ACID transactions are a crucial feature of relational databases and pose one of the biggest challenges for NewSQL databases. In the PolarDB-X architecture, the data node (DN) synchronizes logs through Paxos to ensure transaction durability, while atomicity, consistency, and isolation are ensured through appropriate transaction strategies. Additionally, in a distributed environment where data is distributed across different nodes, linearizability is also an important characteristic of the transaction strategy.
Currently, most distributed databases use the strategy based on two-phase commit (2PC), including the Percolator algorithm and the XA protocol.
Percolator is a distributed system developed by Google based on BigTable, with a key design of the Percolator algorithm to support distributed transactions. In the Percolator algorithm, the client is the most critical component which caches updates locally and submits them to the server through 2PC during commit. One of the major advantages of the Percolator algorithm is that the main states are managed by the client, while the server only needs to support simple CAS and does not need to maintain transaction states or introduce additional transaction managers.
However, Percolator has some known drawbacks such as higher latency during the commit phase, support only for optimistic lock scenarios, and the report of conflict errors only at commit time. The XA protocol, fully named the X/Open XA Protocol, is a generic standard for transaction interfaces. The XA protocol is also based on the two-phase commit (2PC) strategy.
PolarDB-X uses a distributed transaction strategy based on the XA protocol, which can be further divided into multiple implementations:
• BestEffort transactions for MySQL 5.6
• XA transactions based on InnoDB
• TSO transactions implemented by PolarDB-X 2.0
This article focuses on XA transactions and TSO transactions.

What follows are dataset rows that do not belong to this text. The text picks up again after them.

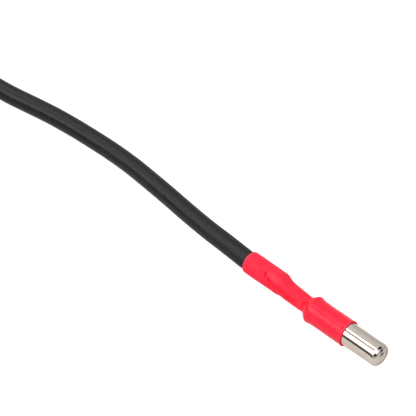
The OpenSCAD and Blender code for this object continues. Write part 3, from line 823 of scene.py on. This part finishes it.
def drawn_steel():
    """A metal with a low roughness that varies in streaks along X, and very low bumps from the same
    streaks: noise stretched 40 times along the probe. Each painted dark reflection is darkest up to 0.4 of
    its radius. The painted reflection along the end's outline is brown, and also rougher and less metallic,
    because it lies where the end is seen at a low angle, and a bright metal mirrors white there whatever
    its colour is."""
    material, tree, shader = new_material("polished_stainless_steel", Metallic=1.0, Roughness=0.09)
    place = add(tree, "ShaderNodeTexCoord")
    stretched = add(tree, "ShaderNodeMapping", {"Scale": (0.025, 1.0, 1.0)}, Vector=(place, "Object"))
    streaks = add(tree, "ShaderNodeTexNoise", {"Scale": 4200.0, "Detail": 3.0}, Vector=(stretched, "Vector"))
    clouds = add(tree, "ShaderNodeTexNoise", {"Scale": 500.0, "Detail": 2.0}, Vector=(place, "Object"))
    colour = add(tree, "ShaderNodeValToRGB", Fac=(clouds, "Fac"))
    for stop, (at, grey) in zip(colour.color_ramp.elements, ((0.3, "#CAC0B3"), (0.7, "#D2C9BE"))):
        stop.position, stop.color = at, linear(grey)
    # painted dark reflections, mixed into the colour
    for centre, radius, amount in PAINTED_DARK_REFLECTIONS:
        middle = tuple(v * MM for v in centre)
        off = add(tree, "ShaderNodeVectorMath", {"operation": "DISTANCE", 1: middle}, n0=(place, "Object"))
        near = add(tree, "ShaderNodeMapRange", {"From Min": radius * MM, "From Max": 0.4 * radius * MM,
                                                "To Max": amount}, Value=(off, "Value"))
        colour = add(tree, "ShaderNodeMixRGB", {"Color2": linear("#2A241F")},
                     Fac=(near, 0), Color1=(colour, 0))
    # a painted brown dark reflection along the end's outline
    painted_outline_reflection = add(tree, "ShaderNodeAttribute", {"attribute_name": "painted_outline_reflection"})
    some = add(tree, "ShaderNodeMath", {"operation": "MULTIPLY", 1: 0.8}, n0=(painted_outline_reflection, "Fac"))
    painted_outline_mix = add(tree, "ShaderNodeMixRGB", {"Color2": linear("#8A6E58")}, Fac=(some, 0), Color1=(colour, 0))
    join(tree, painted_outline_mix, "Color", shader, "Base Color")
    metal = add(tree, "ShaderNodeMapRange", {"To Min": 1.0, "To Max": 0.3}, Value=(painted_outline_reflection, "Fac"))
    join(tree, metal, "Result", shader, "Metallic")
    rough = add(tree, "ShaderNodeMapRange", {"To Min": 0.05, "To Max": 0.09}, Value=(streaks, "Fac"))
    duller = add(tree, "ShaderNodeMapRange", {"To Max": 0.4}, Value=(painted_outline_reflection, "Fac"))
    rougher = add(tree, "ShaderNodeMath", {"operation": "ADD"}, n0=(rough, 0), n1=(duller, 0))
    join(tree, rougher, "Value", shader, "Roughness")
    bump = add(tree, "ShaderNodeBump", {"Strength": 0.05, "Distance": 0.03 * MM}, Height=(streaks, "Fac"))
    join(tree, bump, "Normal", shader, "Normal")
    return material


wear(metal_cap, drawn_steel())

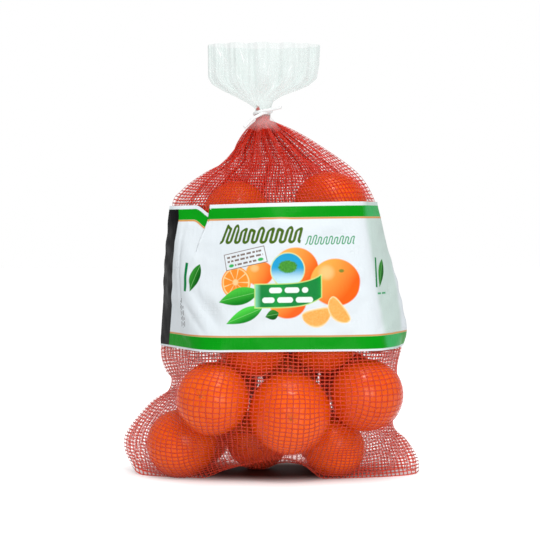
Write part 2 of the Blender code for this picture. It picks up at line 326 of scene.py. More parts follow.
def settleFruit():
    shown = list(mandarins["shown"].values())
    places = np.array(shown + list(mandarins["hidden"].values()), float)
    middles = places[:, :3].copy()
    radii = places[:, 3] / 2
    axes = fruitAxes(len(middles), len(shown))
    give = np.ones(len(middles))
    give[: len(shown)] = mandarins["shownGive"]
    down = np.array([0.0, 0.0, -1.0])
    for _ in range(300):
        for a in range(len(middles)):
            for b in range(a + 1, len(middles)):
                apart = middles[b] - middles[a]
                distance = np.linalg.norm(apart)
                way = apart / distance
                overlap = reach(way, axes[a], radii[a]) + reach(-way, axes[b], radii[b]) + 0.3 - distance
                if overlap > 0:
                    share = give[a] / (give[a] + give[b])
                    middles[a] -= way * overlap * share
                    middles[b] += way * overlap * (1 - share)
            lowest = reach(down, axes[a], radii[a]) * mandarins["floorSquash"]
            middles[a, 2] = max(middles[a, 2], lowest)
    return middles, radii, axes


def peelMaterial():
    paint = Paint("mandarin peel")
    place = paint.place()
    tone = paint.attribute("tone")
    fromStem = paint.attribute("fromStem")
    broad = paint.noise(place, 38.0)
    fine = paint.noise(place, 260.0)
    pores = paint.cells(place, 900.0)
    share = paint.clamped(tone * 0.55 + broad * 0.9 - 0.22 + fine * 0.12)
    peel = paint.mix(share, mandarins["deepOrange"], mandarins["brightOrange"])
    oilGlands = paint.span(pores, 0.0, 0.35, (1.0, 0.0))
    peel = paint.mix(oilGlands * 0.2, peel, (0.55, 0.05, 0.003))
    shoulder = paint.span(fromStem, 2.0, 8.0, (0.3, 0.0)) * paint.span(broad, 0.35, 0.6)
    peel = paint.mix(shoulder, peel, (0.62, 0.22, 0.02))
    # painted shade: the peel is painted darker on its lowest part, near the floor
    low = paint.span(paint.split(place)[2], 0.001, 0.016, (0.55, 0.0))
    peel = paint.mix(low, peel, (0.30, 0.016, 0.002))
    width = mandarins["buttonWidth"]
    button = paint.span(fromStem, width / 2 - 0.3, width / 2 + 0.3, (1.0, 0.0))
    peel = paint.mix(button * 0.8, peel, mandarins["stemBrown"])
    roughness = broad * 0.12 + (mandarins["roughness"] - 0.06) + oilGlands * 0.1 + button * 0.3
    height = paint.span(pores, 0.0, 0.42) * 0.6 + paint.noise(place, 420.0) * 0.5
    paint.set(baseColor=peel, roughness=roughness, normal=paint.bump(height, 0.0002, 0.5))
    paint.set(subsurfaceWeight=0.12, subsurfaceScale=0.002, subsurfaceRadius=(1.0, 0.35, 0.1), ior=1.45)
    paint.set(specular=0.3)
    return paint.material


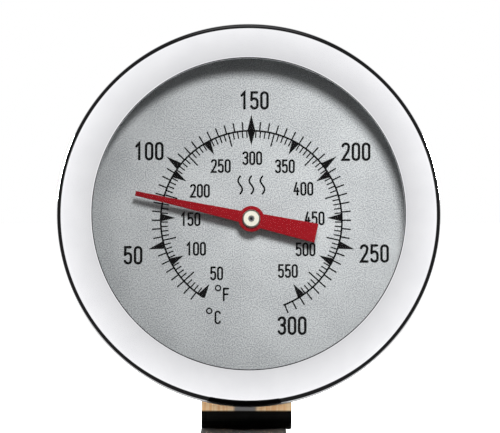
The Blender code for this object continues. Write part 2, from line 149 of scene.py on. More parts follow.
def softened(corners, steps=4):  # a closed outline whose corners (x, y, radius) are rounded
    outline = []
    for i, corner in enumerate(corners):
        here = Vector(corner[:2])
        radius = corner[2] if len(corner) > 2 else 0
        if radius == 0:
            outline.append(here)
            continue
        back = (Vector(corners[i - 1][:2]) - here).normalized()
        ahead = (Vector(corners[(i + 1) % len(corners)][:2]) - here).normalized()
        half = back.angle(ahead) / 2
        centre = here + (back + ahead).normalized() * radius / math.sin(half)
        first = here + back * radius / math.tan(half) - centre
        last = here + ahead * radius / math.tan(half) - centre
        turn = math.atan2(first.cross(last), first.dot(last))
        for k in range(steps + 1):
            outline.append(centre + Matrix.Rotation(turn * k / steps, 2) @ first)
    return outline


def turnOutline(outline, segments=192):  # spins a closed outline (radius, height) in mm round the z axis
    shape = bmesh.new()
    rings = []
    for radius, height in outline:
        if radius < 1e-6:
            rings.append([shape.verts.new((0, 0, height * mm))] * segments)
            continue
        ring = []
        for k in range(segments):
            turn = 2 * math.pi * k / segments
            ring.append(shape.verts.new((radius * math.cos(turn) * mm, radius * math.sin(turn) * mm,
                                         height * mm)))
        rings.append(ring)
    for low, high in zip(rings, rings[1:] + rings[:1]):
        for k in range(segments):
            corners = (low[k], low[(k + 1) % segments], high[(k + 1) % segments], high[k])
            unique = list(dict.fromkeys(corners))
            if len(unique) > 2:
                shape.faces.new(unique)
    bmesh.ops.recalc_face_normals(shape, faces=shape.faces[:])
    return shape


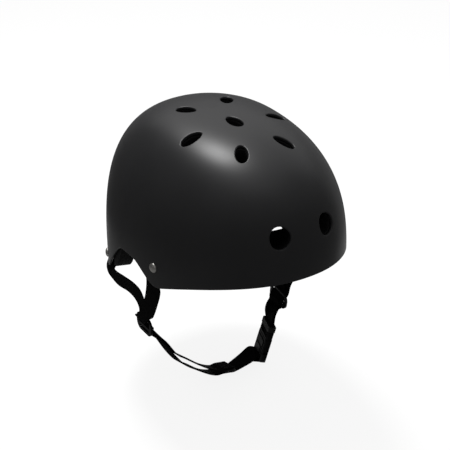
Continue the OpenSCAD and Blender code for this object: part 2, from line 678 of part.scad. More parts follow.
INNER_CHIN = concat(chin_start(-1, 0, 1.9), hanging([[-75.3, -4.8, -57.8, -0.85, 0, -0.5],
    [-68.6, -6, -68.2, -0.8, -0.1, -0.6],
    [-59, -7, -85.2, -0.75, -0.15, -0.65], [-49.8, -7.5, -94.3, -0.65, -0.2, -0.75],
    [-36.4, -8, -106.4, -0.63, -0.2, -0.74], [-22.7, -8, -118.2, -0.55, -0.25, -0.8],
    [-11.3, -8.4, -124.8, -0.35, -0.25, -0.9]]),
    [for (x = [-7, 0, 6]) adjuster_station(x, strap_rise)]);
OUTER_CHIN = concat(chin_start(-1, 1, 0.4), hanging([[-77.4, -4.8, -59, -0.85, 0, -0.5],
    [-70.2, -6, -69.5, -0.8, -0.1, -0.6],
    [-60.3, -7, -86.9, -0.75, -0.15, -0.65], [-49.8, -7.5, -101.2, -0.65, -0.2, -0.75],
    [-36.4, -8, -111.8, -0.6, -0.2, -0.74], [-23.2, -8, -122.3, -0.5, -0.25, -0.8],
    [-11.4, -8.2, -128.3, -0.3, -0.25, -0.95]]),
    [for (x = [-7, 0, 7]) adjuster_station(x, -strap_rise)],
    hanging([[19.5, -9.6, -128.6, 0.1, -0.1, -1], [29, -8.6, -126.2, 0.1, 0, -1]]),
    [buckle_station(-8.5, housing_bar + wrap + 1, 0.1, -1),
    buckle_station(-4.5, housing_bar + wrap + 0.4, 0.1, -1),
    buckle_station(0, housing_bar + wrap, 0, -1),
    buckle_station(wrap * 0.72, housing_bar + wrap * 0.72, -0.7, -0.7),
    buckle_station(wrap, housing_bar, -1, 0),
    buckle_station(wrap * 0.72, housing_bar - wrap * 0.72, -0.7, 0.7),
    buckle_station(0, housing_bar - wrap, 0, 1), buckle_station(-5, housing_bar - wrap, 0, 1),
    buckle_station(-10, housing_bar - wrap - 0.3, 0, 1),
    buckle_station(-15.5, housing_bar - wrap - 2.2, 0.2, 1)]);

// The left chin webbing goes down from the divider, round the tongue's bar and back up
LEFT_CHIN = concat(chin_start(1, 1, 0.3), hanging([[64.6, -6.3, -79, 0.8, 0, -0.5]]),
    [buckle_place(1, 0.5, 27, 1, 0),
    buckle_station(1.1, 22.5, 1, 0), buckle_station(1.5, 18, 1, 0), buckle_station(wrap, tongue_bar, 1, 0),
    buckle_station(wrap * 0.72, tongue_bar - wrap * 0.72, 0.7, -0.7),
    buckle_station(0, tongue_bar - wrap, 0, -1),
    buckle_station(-wrap * 0.72, tongue_bar - wrap * 0.72, -0.7, -0.7),
    buckle_station(-wrap, tongue_bar, -1, 0), buckle_station(-1.5, 18, -1, 0),
    buckle_station(-1.1, 22.5, -1, 0), buckle_place(-1, 0.5, 27, -1, 0)],
    hanging([[62.7, -6.3, -78, -0.8, 0, 0.5]]),
    [for (v = [slot_low - 8, slot_low - 3.7, slot_low - 2.2])
    let(p = divider_station(DIVIDER_LEFT, 1, v, inner_layer - layer_step)) [p[0], p[1], p[2], -1, 0, 0]]);

module chin_webbing_inner() {
    color(black_cloth) webbing(INNER_CHIN, 3);
}

module chin_webbing_outer() {
    color(black_cloth) webbing(OUTER_CHIN, 3);
}

module left_chin_webbing() {
    color(black_cloth) webbing(LEFT_CHIN, 3);
}

// Two slots with a bar between them, across the webbing
module chin_adjuster() {
    slot = (adjuster_width - 6.6) / 2;
    color(black_plastic) translate(ADJUSTER) rotate([0, adjuster_slope, 0])
        rotate([adjuster_tilt, 0, 0]) difference() {
        translate([0, 0, -adjuster_thick / 2]) rounded_plate(adjuster_width, adjuster_length, 2.5,
            adjuster_thick);
        for (s = [-1, 1]) {
            translate([s * (slot / 2 + 1.2) - slot / 2, -webbing_width / 2 - 0.75, -5])
                cube([slot, webbing_width + 1.5, 10]);
        }
    }
}

module buckle_frame() {
    translate(BUCKLE) rotate([0, buckle_lean, buckle_turn]) children();
}

// A block along Z with rounded long edges, x thick and y wide
module soft_block(x, y, low, high, radius) {
    translate([0, 0, low]) rounded_plate(x, y, radius, high - low);
}

module bar(z) {
    translate([0, cheek + 0.4, z]) rotate([90, 0, 0]) cylinder(r = bar_radius, h = 2 * cheek + 0.8,
        $fn = 32);
}

window_low = -11;
window_high = -2.4;

module buckle_housing() {
    inside_x = buckle_thick - 2 * housing_wall;
    inside_y = buckle_width - 2 * housing_wall - 0.4;
    color(black_plastic) buckle_frame() {
        difference() {
            soft_block(buckle_thick, buckle_width, housing_low, housing_high, 2.5);
            translate([-inside_x / 2, -inside_y / 2, housing_floor + 1.2])
                cube([inside_x, inside_y, housing_length]);
            translate([-buckle_thick, -cheek, housing_low - 1])
                cube([2 * buckle_thick, 2 * cheek, housing_floor - housing_low + 1]);
            translate([-inside_x / 2, -buckle_width, window_low])
                cube([inside_x, 2 * buckle_width, window_high - window_low]);
        }
        bar(housing_bar);
    }
}

// Spring arms of the tongue: each turns on a round root seated in the tongue's neck
prong_y = 8.6;
prong_root = 5.2;
root_radius = 1.5;
prong_thick = buckle_thick - 2 * housing_wall - 2 * buckle_clearance;

module buckle_tongue() {
    neck_y = buckle_width - 2 * housing_wall - 0.4 - 2 * buckle_clearance;
    color(black_plastic) buckle_frame() {
        difference() {
            union() {
                soft_block(buckle_thick - 0.6, buckle_width - 0.6, tongue_low, tongue_high, 2.2);
                translate([-prong_thick / 2, -neck_y / 2, prong_root - 2.2])
                    cube([prong_thick, neck_y, tongue_low - prong_root + 2.3]);
                translate([-1.5, -2, -8]) cube([3, 4, tongue_low + 8.1]);
            }
            translate([-buckle_thick, -cheek, tongue_slot]) cube([2 * buckle_thick, 2 * cheek,
                tongue_high]);
            for (s = [-1, 1]) {
                translate([-buckle_thick, s * prong_y, prong_root]) rotate([0, 90, 0])
                    cylinder(r = root_radius + root_clearance, h = 2 * buckle_thick, $fn = 32);
                translate([-buckle_thick, s * prong_y - root_radius - 0.6, prong_root - 5])
                    cube([2 * buckle_thick, 2 * root_radius + 1.2, 5]);
            }
        }
        bar(tongue_bar);
    }
}

module prong(s) {
    color(black_plastic) buckle_frame() union() {
        translate([-prong_thick / 2, s * prong_y, prong_root]) rotate([0, 90, 0])
            cylinder(r = root_radius, h = prong_thick, $fn = 32);
        translate([-prong_thick / 2, s * prong_y - 1.1, window_low + 1])
            cube([prong_thick, 2.2, prong_root - window_low - 1]);
        translate([-prong_thick / 2, 0, 0]) rotate([90, 0, 90]) linear_extrude(prong_thick)
            polygon([for (q = [[prong_y - 1.1, window_low + 0.3], [prong_y + 1.6, window_low + 0.3],
                [buckle_width / 2 - 0.3, window_low + 3.5], [buckle_width / 2 - 0.3, window_high - 0.3],
                [prong_y - 1.1, window_high - 0.3]]) [s * q[0], q[1]]]);
    }
}

module buckle_prong_front() {
    prong(-1);
}

module buckle_prong_rear() {
    prong(1);
}

module keeper() {
    inner_x = 2 * (1.6 + webbing_thick / 2 + keeper_gap);
    inner_y = webbing_width + 2 * keeper_gap;
    color(black_plastic) buckle_frame() difference() {
        soft_block(inner_x + 2 * keeper_wall, inner_y + 2 * keeper_wall, tongue_high + 0.7,
            tongue_high + 0.7 + keeper_height, 1.5);
        translate([-inner_x / 2, -inner_y / 2, 0]) cube([inner_x, inner_y, 60]);
    }
}

outer_shell();
foam_liner();
front_pad();
back_pad();
side_pad_right();
side_pad_left();
crown_pad();
hook_patches();
rivets();
rivet_washers();
front_webbing_right();
rear_webbing_right();
front_webbing_left();
rear_webbing_left();
divider_right();
divider_left();
chin_webbing_inner();
chin_webbing_outer();
chin_adjuster();
buckle_housing();
buckle_tongue();
buckle_prong_front();
buckle_prong_rear();
left_chin_webbing();
keeper();
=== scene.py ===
# Skate helmet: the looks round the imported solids.
# Shapes are worked out in millimetres and turned to metres as each mesh is made. The wearer
# faces -Y, the wearer's right side is -X and the crown is +Z, as in the solids.
import math
import bpy
import numpy as np
from mathutils import Matrix, Vector
from mathutils.geometry import delaunay_2d_cdt


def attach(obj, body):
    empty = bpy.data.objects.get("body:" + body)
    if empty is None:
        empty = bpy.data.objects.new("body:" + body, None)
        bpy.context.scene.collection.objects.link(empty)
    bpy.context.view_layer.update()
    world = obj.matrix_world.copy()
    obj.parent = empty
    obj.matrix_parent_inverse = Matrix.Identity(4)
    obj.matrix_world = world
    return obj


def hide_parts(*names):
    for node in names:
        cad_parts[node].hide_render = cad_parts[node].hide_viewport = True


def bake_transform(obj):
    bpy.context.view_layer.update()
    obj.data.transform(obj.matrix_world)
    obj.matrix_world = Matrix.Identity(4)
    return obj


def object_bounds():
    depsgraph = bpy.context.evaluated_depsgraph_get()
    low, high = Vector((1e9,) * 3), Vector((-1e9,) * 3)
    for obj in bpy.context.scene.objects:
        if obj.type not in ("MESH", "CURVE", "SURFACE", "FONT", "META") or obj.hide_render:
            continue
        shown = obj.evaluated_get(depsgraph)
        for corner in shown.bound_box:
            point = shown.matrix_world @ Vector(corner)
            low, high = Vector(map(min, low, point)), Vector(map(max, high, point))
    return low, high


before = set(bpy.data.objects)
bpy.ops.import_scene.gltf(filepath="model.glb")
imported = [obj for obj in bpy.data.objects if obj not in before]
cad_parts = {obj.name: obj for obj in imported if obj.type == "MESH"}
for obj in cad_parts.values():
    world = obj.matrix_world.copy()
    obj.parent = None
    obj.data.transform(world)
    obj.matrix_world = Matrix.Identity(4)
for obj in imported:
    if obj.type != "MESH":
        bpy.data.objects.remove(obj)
cad_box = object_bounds()
MM = 0.001


def new_object(name, data):
    """A new object in the scene."""
    made = bpy.data.objects.new(name, data)
    bpy.context.collection.objects.link(made)
    return made


def new_mesh(name, points, faces, material):
    """A new object from points, in metres, and faces."""
    mesh = bpy.data.meshes.new(name)
    mesh.from_pydata(points, [], faces)
    mesh.materials.append(material)
    return new_object(name, mesh)


def toward(azimuth, elevation):
    """A direction. Azimuth 0 is in front of the wearer."""
    level = math.cos(elevation)
    return Vector((math.sin(azimuth) * level, -math.cos(azimuth) * level, math.sin(elevation)))


def turned(x, y, angle):
    """Two coordinates, turned by an angle in radians."""
    return x * math.cos(angle) - y * math.sin(angle), x * math.sin(angle) + y * math.cos(angle)


# Camera, as the photograph

VIEW_AZIMUTH, VIEW_ELEVATION, VIEW_ROLL = map(math.radians, (-31.9022, 27.2969, 0.6751))
VIEW_DISTANCE = 0.97285
LOOK_AT = Vector((0, -0.0172, 0.075))
# Where LOOK_AT lies in the photograph, and its scale there in pixels per metre
LOOK_AT_PIXEL = (225.365, 197.399)
PIXELS_PER_METRE = 1055.8
FRAME_PIXELS = 450
SENSOR = 36.0


def make_camera():
    back = toward(VIEW_AZIMUTH, VIEW_ELEVATION)
    level = Vector((math.cos(VIEW_AZIMUTH), math.sin(VIEW_AZIMUTH), 0))
    upright = back.cross(level)
    right = level * math.cos(VIEW_ROLL) - upright * math.sin(VIEW_ROLL)
    up = level * math.sin(VIEW_ROLL) + upright * math.cos(VIEW_ROLL)
    data = bpy.data.cameras.new("camera")
    data.sensor_width = SENSOR
    data.lens = SENSOR * PIXELS_PER_METRE * VIEW_DISTANCE / FRAME_PIXELS
    data.shift_x = (FRAME_PIXELS / 2 - LOOK_AT_PIXEL[0]) / FRAME_PIXELS
    data.shift_y = (LOOK_AT_PIXEL[1] - FRAME_PIXELS / 2) / FRAME_PIXELS
    camera = new_object("camera", data)
    turn = Matrix((right, up, back)).transposed().to_4x4()
    camera.matrix_world = Matrix.Translation(LOOK_AT + back * VIEW_DISTANCE) @ turn
    bpy.context.scene.camera = camera


# Materials

def linear(code):
    """The linear colour of an sRGB hex value."""
    parts = [int(code[i:i + 2], 16) / 255 for i in (1, 3, 5)]
    return [p / 12.92 if p <= 0.04045 else ((p + 0.055) / 1.055) ** 2.4 for p in parts] + [1]


def add(tree, kind, inputs=None, **settings):
    """Adds a node. inputs holds, by socket, a value or what feeds it: an output, or a node whose
    first output does."""
    node = tree.nodes.new("ShaderNode" + kind)
    for name, value in settings.items():
        setattr(node, name, value)
    for socket, value in (inputs or {}).items():
        if isinstance(value, bpy.types.Node):
            value = value.outputs[0]
        if isinstance(value, bpy.types.NodeSocket):
            tree.links.new(value, node.inputs[socket])
        else:
            node.inputs[socket].default_value = value
    return node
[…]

There are two roles designed in the XA protocol:
• Transaction Manager (TM): initiates transaction commits and handles exceptions when transactions fail. In PolarDB-X, this role is performed by the compute node (CN).
• Resource Manager (RM): is a participant of transactions, such as a database in MySQL. In PolarDB-X, this role is performed by the data node (DN).
The XA protocol completes the two-phase commit through the XA PREPARE and XA COMMIT commands sent by the TM to multiple RMs. Common criticisms of two-phase commit include the single-point failure of the TM and potential data inconsistency if an exception occurs during the commit phase. To address these issues, PolarDB-X introduces the concepts of the transaction log table and COMMIT POINT. After confirming that all participating nodes are prepared successfully, we add a transaction commit record to the global transaction log as COMMIT POINT. If a TM exception occurs, we can select a new TM to continue the two-phase commit. The new TM will choose to restore the transaction state or roll back the transaction based on whether there is a COMMIT POINT record in the primary database.
• If the COMMIT POINT does not exist, no RM will enter the commit phase. In this case, you can safely roll back all RMs.
• If the COMMIT POINT exists, it means that all RMs complete the prepare phase. In this case, you can proceed with the commit phase.
XA transactions have certain limitations in terms of concurrency. In the process of execution, we must use a transaction strategy similar to Spanner's locking read-write, which specifies LOCK IN SHARE MODE in all SELECT operations, thereby causing mutual blocking between reads and writes. The overall performance of distributed transactions based on the Lock mode is relatively low when there is a single-record concurrency conflict. The current solution in the database industry is the multi-version concurrency control (MVCC) strategy. Although the data node InnoDB itself supports MVCC-based snapshot reads, we cannot provide an efficient snapshot read transaction strategy, because different data nodes execute XA COMMIT at different times, and a snapshot read request to different shards occurs at different times. This means that when a cross-DN snapshot read request is initiated, it may read some committed data of a transaction and fail to obtain a global snapshot.
The core reason why XA transactions cannot provide snapshot reads is that we lack a global timestamp to order each transaction since transactions and views across different data nodes might be in different orders. Therefore, since PolarDB-X 2.0, we have introduced optimized TSO transactions based on XA transactions. TSO transactions require a strategy to generate a globally monotonically increasing timestamp. Common strategies include True Time (Google Spanner), HLC (CockroachDB), and TSO (TiDB). In our current implementation, we use the TSO, and GMS is used as a highly available single-point service to generate a timestamp. TSO guarantees correct linearizability and good performance, but it may also introduce relatively high latency in scenarios with deployment across global data centers.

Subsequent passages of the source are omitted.